The AI age is upon us, and things aren’t returning to how they were before.  A new type of leadership is required to corral and exploit this “Artificial Intelligence” phenomenon.  We need strong, stable, inclusive, and accountable leadership with a clear vision for how the organization can leverage AI to deliver meaningful, relevant, responsible, and ethical business and operational outcomes.  That is:

  • Meaningful: Improves society and people’s lives by reducing poverty, enhancing health, education, and employment opportunities, and protecting the environment.

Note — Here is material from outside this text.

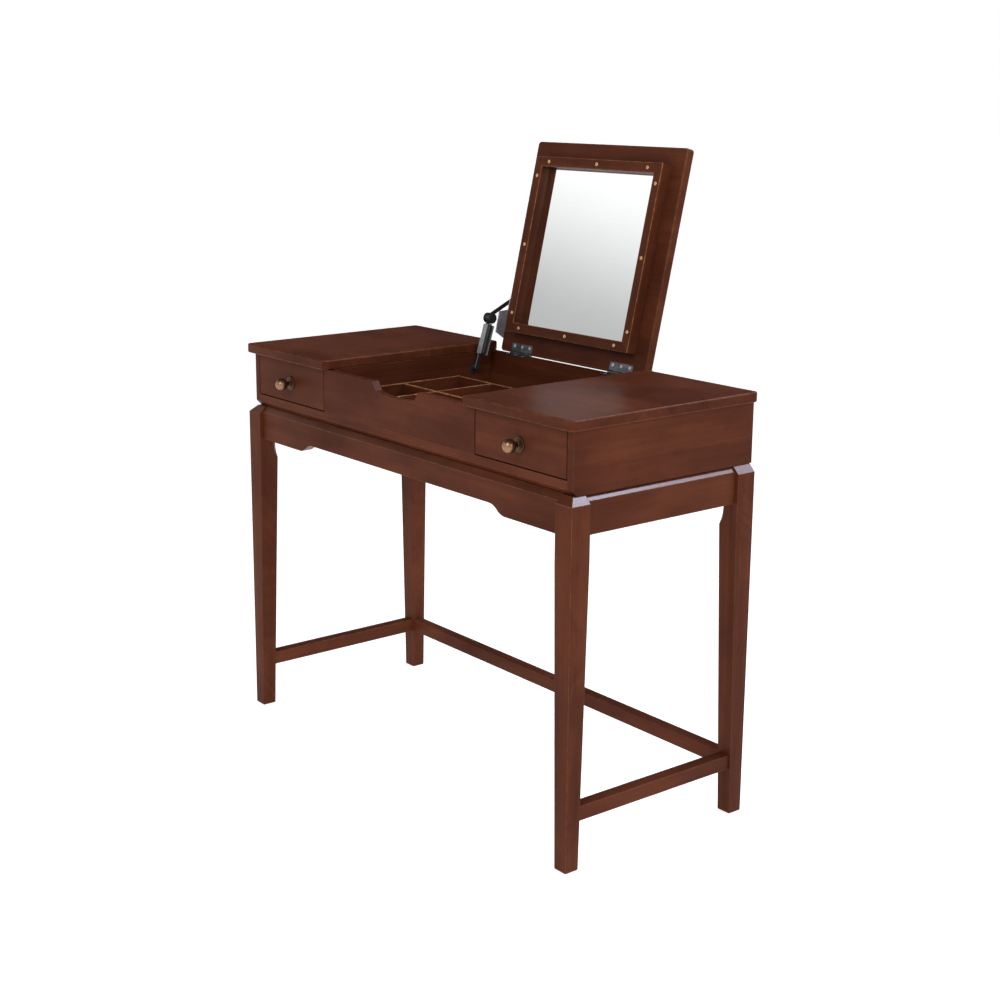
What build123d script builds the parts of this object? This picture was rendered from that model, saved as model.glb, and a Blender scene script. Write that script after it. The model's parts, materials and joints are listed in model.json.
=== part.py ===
from build123d import *
import os
from math import atan2, cos, degrees, radians, sin, sqrt

# Vanity table with a lift-up mirror lid.
# Millimetres. X runs left to right, Y runs front to back from the front edge of the tops, Z is up
# from the floor. Everything is drawn in this bench frame and exported with ORIGIN_Y taken off Y, so
# that the origin lies on the floor under the middle of the whole object with its lid raised.

# --- driving dimensions: table outline -------------------------------------------------------------
TABLE_W = 980.0
TABLE_D = 420.0
TABLE_H = 760.0
TOP_T = 18.0
TOP_EASE = 3.0              # rounding of the edges of the tops and the lid
TOP_CORNER_R = 9.0          # rounding of the outer corners of the tops, seen from above

# --- driving dimensions: base ----------------------------------------------------------------------
LEG_TOP_Z = 635.0
LEG_SIDE = 40.0             # square section under the aprons
LEG_FOOT = 28.0             # square section at the floor
LEG_TAPER_Z = 525.0         # the inner faces taper below this height
LEG_SET_Y = 3.0             # legs stand this far in from the front and back edges of the tops
LEG_CHAMFER = 13.0          # at the head of the front and outer faces
FOOT_CHAMFER = 1.5
LEG_FLAT = 9.0              # flat on the inner corner, where the corner block sits
LEG_FLAT_END_Z = 557.0
LEG_FLAT_RUN_OUT_R = 69.0
APRON_SET = 8.0             # aprons lie this far behind the leg faces
APRON_T = 20.0
APRON_BOTTOM_Z = 569.3
APRON_CHAMFER = 10.0
ARCH_Z = 585.5              # underside of the raised middle of the front apron
ARCH_HALF_W = 272.0
ARCH_STEP_W = 43.0          # width of the S-shaped step at each end of the raised middle
STRETCHER_T = 24.0
STRETCHER_SET = 4.5         # stretchers lie this far behind the leg faces
STRETCHER_Z = (84.5, 110.5)
STRETCHER_EASE = 1.5
BLOCK_Z = (596.0, 632.0)
BLOCK_REACH = 95.0
BOLT_R = 3.0
BOLT_Z = 614.0
NUT_R = 6.0
NUT_T = 5.0

# --- driving dimensions: case ----------------------------------------------------------------------
CASE_HALF_W = 479.0
CASE_FRONT_Y = 14.0
CASE_BACK_Y = 420.0
CASE_CHAMFER = 10.0
SIDE_T = 14.0
PARTITION_T = 15.0
FRONT_T = 15.0              # front rail, front panel and back panel
WELL_HALF_W = 214.5         # half width of the well under the lid
RAIL_TOP_Z = 659.0
BOTTOM_T = 9.0
WELL_RIM_Z = 741.0          # front panel and back panel, 1 mm under the closed lid
SCOOP_HALF_W = 70.0         # finger scoop in the front panel, at the rim
SCOOP_BOW = (59.0, 725.0)   # where its steep ends meet the bowed floor
SCOOP_Z = 719.5

# --- driving dimensions: well dividers -------------------------------------------------------------
DIVIDER_T = 6.0
DIVIDER_TOP_Z = 716.0
LEFT_DIVIDER_X = -135.0
MIDDLE_DIVIDER_X = -30.0
CROSS_DIVIDER_Y = 129.0
BACK_DIVIDER_Y = 261.0

# --- driving dimensions: drawers -------------------------------------------------------------------
DRAWER_GAP = 2.2
DRAWER_FRONT_T = 18.0
DRAWER_EASE = 1.2
DRAWER_SIDE_T = 12.0
DRAWER_SIDE_GAP = 4.0
DRAWER_BOX_Z = (667.0, 729.0)
DRAWER_BACK_Y = 372.0
DRAWER_BOTTOM_Z = (671.0, 675.0)
BOTTOM_GROOVE = 5.0
RUNNER_GROOVE_Z = (692.0, 704.0)
RUNNER_GROOVE = 6.0
RUNNER_PLAY = 0.4
RUNNER_START_Y = 46.0
RUNNER_END_Y = 398.0

# --- driving dimensions: knobs ---------------------------------------------------------------------
KNOB_ROSE_R = 13.5
KNOB_ROSE_T = 3.0
KNOB_STEM_R = 4.5
KNOB_HEAD_R = 12.0
KNOB_REACH = 33.0           # from the drawer front to the tip of the knob
KNOB_DROP = 3.0             # below the middle of the drawer front
KNOB_SCREW_R = 2.0
KNOB_SCREW_HEAD_R = 4.5
KNOB_SCREW_HEAD_T = 2.5
KNOB_SCREW_BITE = 12.0

# --- driving dimensions: lid, drawn closed, then opened about the hinge axis ------------------------
LID_HALF_W = 207.5
LID_FRONT_Y = 2.0
LID_REAR_Y = 423.5          # over the hinge axis, notched for the knuckles
LID_CORNER_R = 7.0          # rounding of the lid's corners, seen from above
LID_OPEN_DEG = 102.9
HINGE_Y = 423.5
HINGE_Z = 741.5
MOULDING_OUTER_X = 175.0
MOULDING_W = 19.0
MOULDING_T = 24.0
MOULDING_Y = (35.0, 383.5)
MOULDING_EASE = 1.2
GLASS_T = 4.0
GLASS_LAP = 5.0             # the moulding laps the glass by this much
MOULDING_SCREW_X = 137.5
MOULDING_SCREW_Y = 136.5
MOULDING_SCREW = (1.7, 3.5, 32.0)
HINGE_X = 143.0
LEAF_L = 62.0
LEAF_W = 19.5
LEAF_T = 1.5
LEAF_CLEAR = 3.3            # the flat of a leaf starts this far from the axis
KNUCKLE_R = 2.75
KNUCKLES = 5
KNUCKLE_GAP = 0.2
PIN_R = 1.35
PIN_FIT = 0.05
LEAF_SCREW_PITCH = 22.7
LEAF_SCREW_Y = 13.7         # from the axis
LEAF_SCREW = (1.5, 3.2, 13.0)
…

  • Relevant: Pertinent to you and me as individuals in providing individualized solutions, recommendations, and insights that match our unique situations and aspirations.
  • Responsible: Considers the potential ramifications for others, especially those who may be harmed or excluded by AI decisions or actions.
  • Ethical: Upholds the principles of fairness, justice, and reciprocity by ensuring that AI respects human dignity, diversity, and equality and does not cause harm or discrimination.

It’ll take an empowered organization to uncover, align, and deliver on the value-creation potential of AI.  And that transformation starts with the CEO asking hard questions about the organization and enabling culture they are trying to nurture.